Review by Megan Sinclair
Doting housewife by day, assassin with a vendetta by night, Jennifer Blood is a typical Garth Ennis comic packed full of intense gore and nudity, so not one for the faint hearted. Yet similarly, despite the vile and visceral imagery it has a clever, often comedic, albeit very dark undertone to it. The story revolves around Jennifer, a loving wife and mother, who has a secret identity as Jennifer Blood, a deadly killer hell-bent on her quest for revenge. The comic is primarily written in a diary format by Jennifer, sentences about helping her kids with their homework seamlessly blending into how many guns she should take, or when best to drug her family so they don’t suspect anything. It is contrasting shifts such as this in both the text and images that make the story fun regardless of the violent, horrific nature. The plot unravels slowly as we learn more about Jennifer and her reasons for enacting revenge on the city’s leading mobsters.
Three artists each contribute two episodes. Although all three are good and capture the tone, Adriano Batista’s work is particularly noteworthy for its attention to detail. Batista’s pacing works well with the shifts in narrative and there is rarely an empty background. The cuts in setting and perspective perfectly suit the more action-packed scenes, whilst the more linear standard format of her daytime activities blend well with the structured, traditional life that the protagonist leads within the public eye.

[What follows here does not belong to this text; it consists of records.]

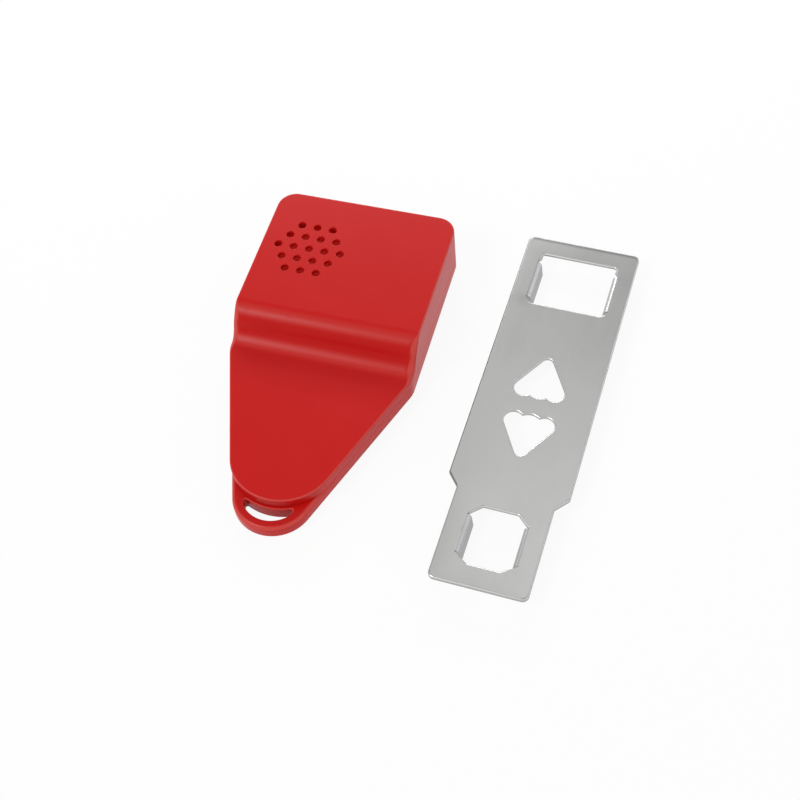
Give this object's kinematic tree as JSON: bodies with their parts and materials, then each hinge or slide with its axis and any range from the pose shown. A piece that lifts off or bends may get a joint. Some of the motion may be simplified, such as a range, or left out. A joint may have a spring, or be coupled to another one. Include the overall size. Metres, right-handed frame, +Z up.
{
  "type": "portable door security alarm with latch plate",
  "caption": "Portable door alarm: a wedge-shaped red plastic housing with a siren grille and key loop, beside the folded steel latch plate it wedges into.",
  "frame": {"origin": "bottom centre of the bounding box of the two pieces, on the surface they lie on", "axes": "+Z up out of the siren grille's face, +Y along the alarm from its key loop to its thick rear end, +X towards the latch plate"},
  "size_m": [0.142, 0.1552, 0.0226],
  "materials": {
    "red_plastic": "satin moulded",
    "black_plastic": "fine texture",
    "plated_steel": "bright zinc plating",
    "screw_steel": "plated",
    "rubber": "matte",
    "board_green": "solder mask",
    "brass": "rolled sheet",
    "ceramic": "matte",
    "coil_brown": "wound wire on ferrite",
    "battery_blue": "printed steel jacket",
    "foam": "open-cell foam",
    "red_lead": "insulation",
    "black_lead": "insulation"
  },
  "bodies": {
    "housing": {"front_shell": "red_plastic", "rear_shell": "red_plastic", "housing_screw_1": "screw_steel", "housing_screw_2": "screw_steel", "housing_screw_3": "screw_steel", "housing_screw_4": "screw_steel", "housing_screw_5": "screw_steel", "rubber_pad_1": "rubber", "rubber_pad_2": "rubber", "rubber_pad_3": "rubber", "rubber_pad_4": "rubber", "rubber_pad_5": "rubber", "trigger_spring": "screw_steel", "circuit_board": "board_green", "board_screw_1": "screw_steel", "board_screw_2": "screw_steel", "tact_switch": "black_plastic", "siren_chip": "black_plastic", "switching_transistor": "black_plastic", "step_up_coil": "coil_brown", "capacitor": "screw_steel", "resistor_1": "black_plastic", "resistor_2": "black_plastic", "sounder_disc": "brass", "sounder_ceramic": "ceramic", "sounder_ring": "black_plastic", "slide_switch": "screw_steel", "battery": "battery_blue", "battery_terminal_1": "screw_steel", "battery_terminal_2": "screw_steel", "battery_snap": "black_plastic", "battery_cushion": "foam", "battery_lead_1": "red_lead", "battery_lead_2": "black_lead", "sounder_lead_1": "red_lead", "sounder_lead_2": "black_lead", "switch_lead_1": "red_lead", "switch_lead_2": "black_lead"},
    "trigger": {"trigger_button": "black_plastic", "tact_stem": "ceramic"},
    "knob": {"switch_knob": "black_plastic"},
    "door": {"battery_door": "red_plastic"},
    "plate": {"latch_plate": "plated_steel"}
  },
  "joints": [
    {"name": "trigger_press", "type": "slide", "parent": "housing", "child": "trigger", "axis": [0, 0, 1], "range_m": [0, 0.0006], "stiffness_N_per_m": 500, "deforming": ["trigger_spring"]},
    {"name": "switch_slide", "type": "slide", "parent": "housing", "child": "knob", "axis": [1, 0, 0], "range_m": [0, 0.003]},
    {"name": "door_slide", "type": "slide", "parent": "housing", "child": "door", "axis": [0, 1, 0], "range_m": [0, 0.056]},
    {"name": "plate_lift", "type": "slide", "parent": "housing", "child": "plate", "axis": [0, 0, 1], "range_m": [0, 0.06]}
  ]
}
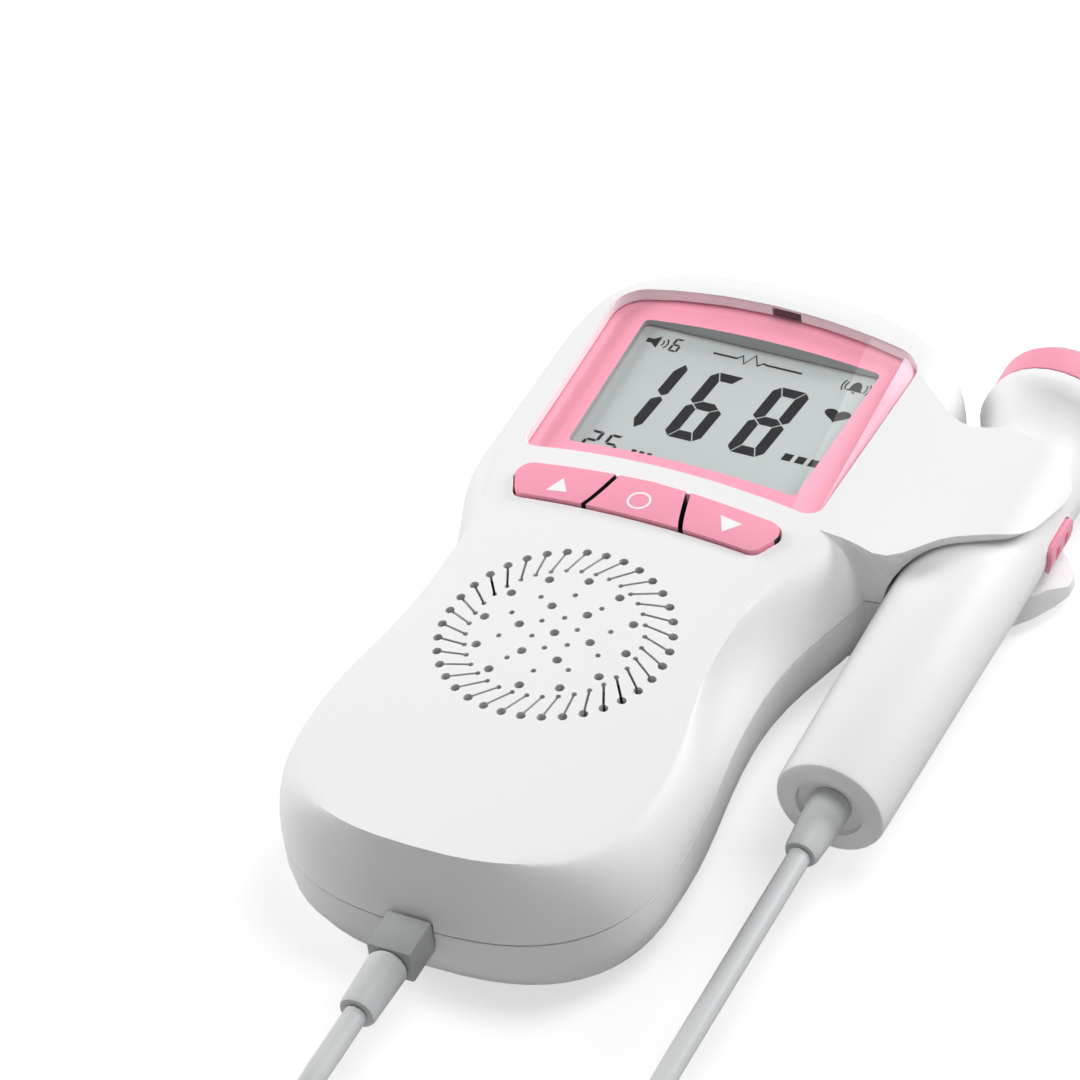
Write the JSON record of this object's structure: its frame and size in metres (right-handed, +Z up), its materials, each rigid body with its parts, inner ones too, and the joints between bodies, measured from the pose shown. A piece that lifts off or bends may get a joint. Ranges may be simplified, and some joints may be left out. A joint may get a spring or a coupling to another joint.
{
  "type": "fetal doppler monitor",
  "caption": "Hand-held fetal doppler monitor with crowned white body, drilled round sound grille, pink key band, display window, and a probe on a lead clipped in a side holder.",
  "frame": {"origin": "centre of the footprint of body and probe without the free lead, at the height of the table that the body's back lies on", "axes": "+X from the body to the probe's holder, +Y along the body from the sound grille to the display end, +Z up out of the face"},
  "size_m": [0.0917, 0.2217, 0.0287],
  "materials": {
    "shell_plastic": "fine satin moulded ABS, cool white",
    "pink_plastic": "satin moulded plastic, light pink",
    "clear_window": "clear gloss acrylic",
    "display_glass": "grey-green reflective display behind glass",
    "light_tray": "white light guide",
    "black_plastic": "black moulded plastic",
    "plug_plastic": "light grey over-moulded plastic",
    "lead_jacket": "soft light grey cable jacket",
    "relief_rubber": "soft light grey sleeve",
    "speaker_steel": "pressed steel basket",
    "speaker_paper": "dark treated paper cone",
    "speaker_cloth": "grey woven dust cloth",
    "magnet_steel": "dark coated magnet",
    "board_green": "green solder mask on glass fibre",
    "screw_steel": "zinc-plated steel",
    "contact_steel": "nickel-plated spring steel",
    "cell_can": "plain silver cell jacket",
    "dome_rubber": "dark silicone",
    "plug_gold": "gold-plated contact blade",
    "acoustic_plastic": "smooth light grey acoustic lens",
    "disc_ceramic": "plated ceramic disc",
    "block_rubber": "dark damping compound"
  },
  "bodies": {
    "body": {"back_shell": "shell_plastic", "battery_1": "cell_can", "battery_2": "cell_can", "battery_plate_1": "contact_steel", "battery_plate_2": "contact_steel", "battery_spring_1": "contact_steel", "battery_spring_2": "contact_steel", "board_chip_1": "black_plastic", "board_chip_2": "black_plastic", "board_chip_3": "black_plastic", "board_chip_4": "black_plastic", "board_chip_5": "black_plastic", "board_screw_1": "screw_steel", "board_screw_2": "screw_steel", "board_screw_3": "screw_steel", "board_screw_4": "screw_steel", "case_screw_1": "screw_steel", "case_screw_2": "screw_steel", "case_screw_3": "screw_steel", "case_screw_4": "screw_steel", "display_frame": "pink_plastic", "display_lens": "clear_window", "down_dome": "dome_rubber", "front_shell": "shell_plastic", "lcd_glass": "display_glass", "lcd_light_tray": "light_tray", "lead_coil": "lead_jacket", "lead_probe_run": "lead_jacket", "lead_socket": "black_plastic", "lead_unit_run": "lead_jacket", "main_board": "board_green", "ok_dome": "dome_rubber", "speaker_cloth": "speaker_cloth", "speaker_cone": "speaker_paper", "speaker_frame": "speaker_steel", "speaker_magnet": "magnet_steel", "up_dome": "dome_rubber", "window_slot_insert": "black_plastic"},
    "up_key": {"up_key": "pink_plastic"},
    "ok_key": {"ok_key": "pink_plastic"},
    "down_key": {"down_key": "pink_plastic"},
    "battery_door": {"battery_door": "shell_plastic"},
    "probe": {"probe_handle": "shell_plastic", "probe_band": "pink_plastic", "probe_face": "acoustic_plastic", "probe_pad": "pink_plastic", "transducer_disc": "disc_ceramic", "damping_block": "block_rubber", "probe_board": "board_green", "probe_relief": "relief_rubber"},
    "plug": {"plug_body": "plug_plastic", "plug_tongue": "plug_gold", "plug_relief": "relief_rubber"}
  },
  "joints": [
    {"name": "up_key_press", "type": "slide", "parent": "body", "child": "up_key", "axis": [0, 0, -1], "range_m": [0, 0.0006], "stiffness_N_per_m": 300, "springref_m": -0.0005, "deforming": ["up_dome"]},
    {"name": "ok_key_press", "type": "slide", "parent": "body", "child": "ok_key", "axis": [0, 0, -1], "range_m": [0, 0.0006], "stiffness_N_per_m": 300, "springref_m": -0.0005, "deforming": ["ok_dome"]},
    {"name": "down_key_press", "type": "slide", "parent": "body", "child": "down_key", "axis": [0, 0, -1], "range_m": [0, 0.0006], "stiffness_N_per_m": 300, "springref_m": -0.0005, "deforming": ["down_dome"]},
    {"name": "battery_door_hinge", "type": "hinge", "parent": "body", "child": "battery_door", "pos_m": [-0.01218, 0.00005, 0.0011], "axis": [1, 0, 0], "range_deg": [0, 60]},
    {"name": "probe_slide", "type": "slide", "parent": "body", "child": "probe", "axis": [0, 1, 0], "range_m": [0, 0.078], "deforming": ["lead_probe_run"]},
    {"name": "plug_slide", "type": "slide", "parent": "body", "child": "plug", "axis": [0, -1, 0], "range_m": [0, 0.01], "deforming": ["lead_unit_run"]}
  ]
}
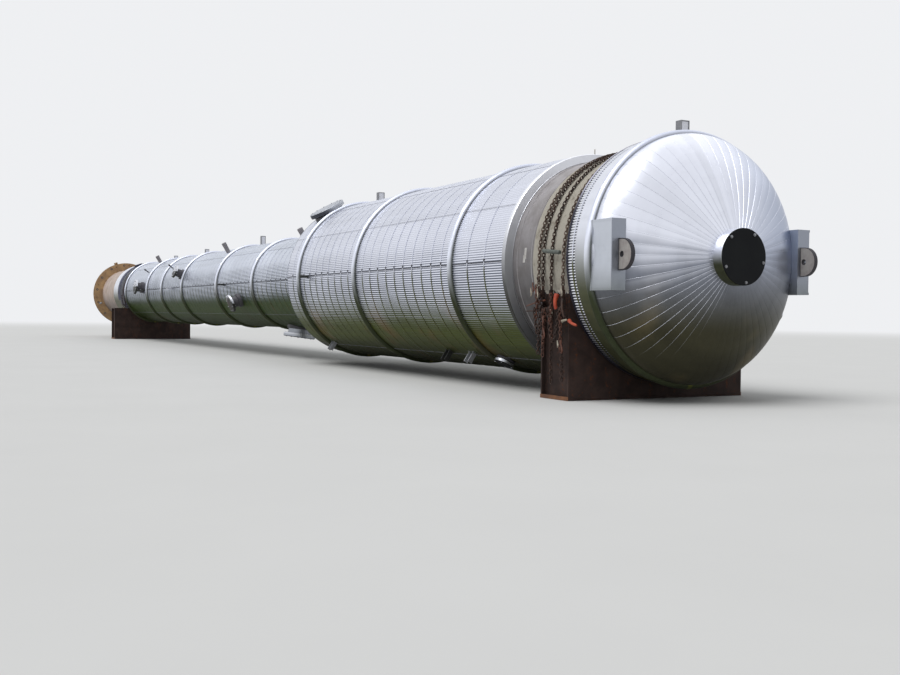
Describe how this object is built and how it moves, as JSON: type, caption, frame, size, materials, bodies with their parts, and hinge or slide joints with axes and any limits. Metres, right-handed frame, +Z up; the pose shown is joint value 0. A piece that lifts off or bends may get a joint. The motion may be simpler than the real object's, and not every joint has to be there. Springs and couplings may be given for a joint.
{
  "type": "distillation column",
  "caption": "Insulated distillation column with a dished top head, a wider upper section and an open skirt, lying chained on two transport saddles.",
  "frame": {"origin": "middle of the column's length and width, on the level of the saddles' feet", "axes": "+X along the column towards the top head, +Z up as it lies, -Y the side with the load binders"},
  "size_m": [33.996, 3.16, 3.206],
  "materials": {
    "base_primer": "matt primer with rust",
    "skirt_primer": "matt primer",
    "shell_primer": "matt grey brown primer",
    "corrugated_jacket": "bright corrugated sheet",
    "plain_jacket": "weathered flat sheet",
    "band_jacket": "bright rolled sheet",
    "head_sheet": "mirror bright sheet",
    "cover_black": "satin black",
    "lug_primer": "matt primer with rust at the rim",
    "fitting_sheet": "bright sheet",
    "fitting_steel": "dark primer",
    "rusty_saddle": "rusty dark steel",
    "belting": "dusty beige belting",
    "dark_belting": "dark belting",
    "rusty_chain": "rusty",
    "binder_red": "worn orange red paint"
  },
  "bodies": {
    "root": {"base_ring": "base_primer", "chair_ring": "base_primer", "anchor_gussets": "base_primer", "skirt_shell": "skirt_primer", "bottom_head": "shell_primer", "lower_shell": "shell_primer", "cone_shell": "shell_primer", "upper_shell": "shell_primer", "top_head": "shell_primer", "skirt_jacket": "plain_jacket", "jacket_course_1": "corrugated_jacket", "jacket_course_2": "corrugated_jacket", "jacket_course_3": "corrugated_jacket", "jacket_course_4": "corrugated_jacket", "jacket_course_5": "corrugated_jacket", "jacket_course_6": "corrugated_jacket", "cone_jacket": "corrugated_jacket", "jacket_course_7": "corrugated_jacket", "jacket_course_8": "corrugated_jacket", "jacket_course_9": "corrugated_jacket", "end_flashing": "plain_jacket", "head_strip": "corrugated_jacket", "lower_ring_bands": "band_jacket", "upper_ring_bands": "band_jacket", "head_ring": "band_jacket", "head_jacket": "head_sheet", "top_nozzle": "shell_primer", "nozzle_collar": "head_sheet", "nozzle_cover": "cover_black", "near_lug": "lug_primer", "far_lug": "lug_primer", "lug_boxes": "head_sheet", "manway_neck": "fitting_sheet", "manway_cover": "fitting_steel", "side_nozzles": "fitting_steel", "bottom_nozzles": "fitting_sheet", "platform_clips": "fitting_sheet", "slanted_stubs": "fitting_sheet", "front_saddle": "rusty_saddle", "rear_saddle": "rusty_saddle", "front_padding": "belting", "rear_padding": "dark_belting", "front_chains": "rusty_chain", "rear_chains": "rusty_chain", "load_binders": "binder_red"}
  },
  "joints": []
}
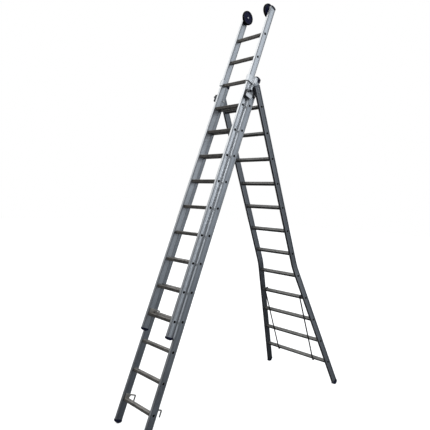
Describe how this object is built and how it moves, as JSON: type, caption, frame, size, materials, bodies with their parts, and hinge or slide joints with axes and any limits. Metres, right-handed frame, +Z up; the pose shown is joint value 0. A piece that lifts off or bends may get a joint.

Jennifer Blood is an interesting read featuring blood, torture, sex, ninjas, a bondage crazed neighbour, and whole explosion of weird and wonderful moments, but like much of Ennis’s work there is far more to the story than meets the eye. The character of Jennifer herself is great, and it’s exciting and refreshing to see a female title character who manipulates and overpowers every male. Jennifer Blood, from its first panel of a cute, fluffy, butterfly diary shows readers never to judge a book by its cover. Beautiful People follows, but not by Ennis.